Coube à Passionaria comunicar a decisão dos orgãos do Partido. Por isso o primeiro e o último capítulo têm o mesmo título: A Passionaria pediu a palavra. Pelo meio toda uma história da vida no e com o Partido, das suas contradições que assume como o poema com assinatura "anónimo" que o Partido distribuíu e Semprum tinha escrito 10 anos antes, em Março de 1953, horas depois do anúnci oficial da morte de Estaline:
Morreu o nosso pai, o camarada,
morreu-nos o Chefe e o Mestre,
Capitão dos Povos, Arquitecto
do Comunismo em obras gigantescas.
Morreu. Morreu. Não há palavras.
Ressoam os tambores do silêncio.
Morreu-nos Estaline, camaradas.
Cerremos fileiras em silêncio.
Com profunda ironia recupera versos do seu extenso Cântico a Dolores Ibarruri, a camarada  ali à sua frente que entretanto pediu a palavra:
A ti Dolores, agora, quero falar-te,
com a minha voz profunda e entranhada.
Modesto é o lugar de militante
que ocupo nas fileiras do teu partido;
nem tão-pouco é exemplar o meu trabalho.
Digo-te sincera e simplesmente:
não sou um bolchevique, apenas tento sê-lo.
Eu não sou Dolores, de raiz
operária. Em mim não é a consciência de classe
que me norteia palavras e acções.
Bem o entendes. O meu coração é vosso,
bate ao ritmo glorioso deste tempo....
E por aqui me fico. A Autobiografia de Federico Sanchez foi o vencedor do Prémio Planeta, um dos mais prestigiados de Espanha, em 1977. A edição portuguesa surgiu em 1982 através da saudosa Moraes Editores. Não sei se voltou a ser reeditado ou se existe no mercado mas a minha biblioteca privativa está sempre pronta a emprestar.
Muito mais havia para semprumar, mas deixo à vossa curiosidade: a mal gerida relação com Espanha e o espanhol (escrevia sempre em francês), a sua faceta cinematográfica (colaboração entre outros no argumento do Z do Costas Gravas), a sua passagem pelo governo de Filipe González (de que resultou o livro Federico Sanchez se despide de ustede).
(texto recebido por mail)
PS. Eu cheguei a Semprun pela despedida de Frederico Sanchez e juntaria à galeria dos imperdíveis. entre os textos que mais conseguem construir uma ficção notável sobre um caso real numa situação extrema, que li eu próprio num contexto bem especial, o espectacular  "Le mort qu'il faut", que julgo que não tem tradução portuguesa.

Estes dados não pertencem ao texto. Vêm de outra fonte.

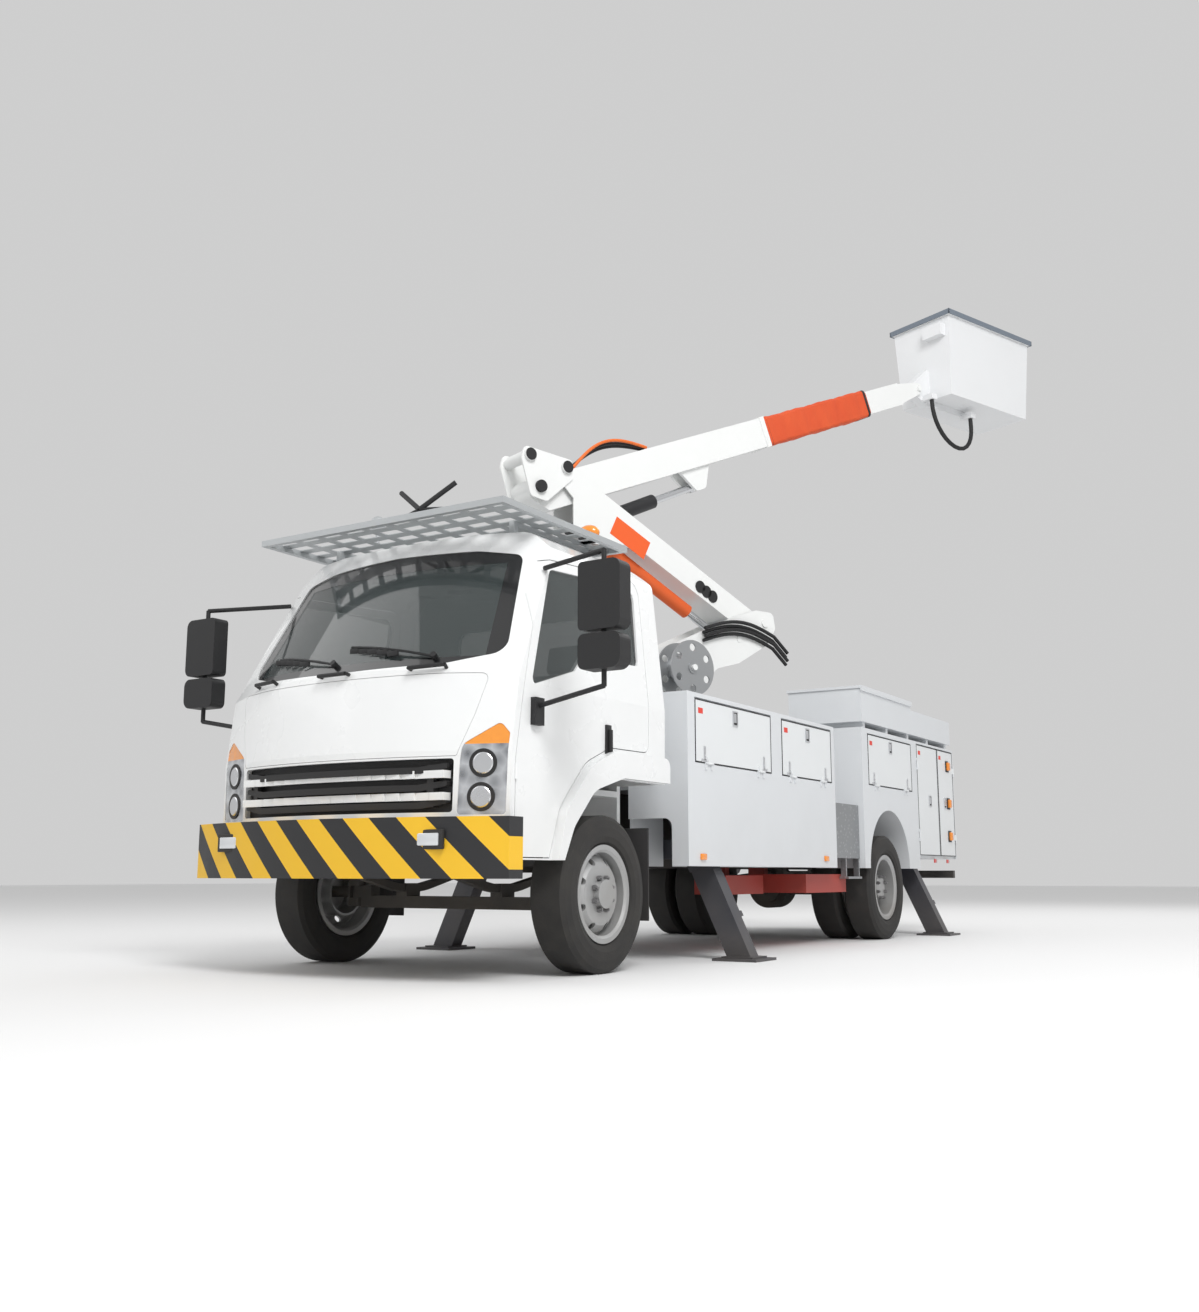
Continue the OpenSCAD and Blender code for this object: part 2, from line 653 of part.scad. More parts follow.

PS2. Outro amigo, de outra geração, recorda a importância de "A longa viagem" na obra de Semprun. Definitivamente, há um ângulo diferente para cada um de nós, como se espera do respeito por um criador. Recorda esse amigo o receio fulcral dos resistentes perante a opressão brutal de ditaduras e totalitarismos:

Sendo as coisas o que são, a possibilidade de se ser humano está ligada à possibilidade da tortura, à  possibilidade de vacilar sob a tortura”(...) “Um homem devia poder ser homem mesmo que não fosse capaz de resistir à tortura, mas a verdade é esta, sendo as coisas o que são, um homem deixa de ser o homem que era, que poderia vir a ser, caso vergue diante da tortura...”.

Como todos sabemos ninguém regressa o mesmo da vida que Semprun conheceu.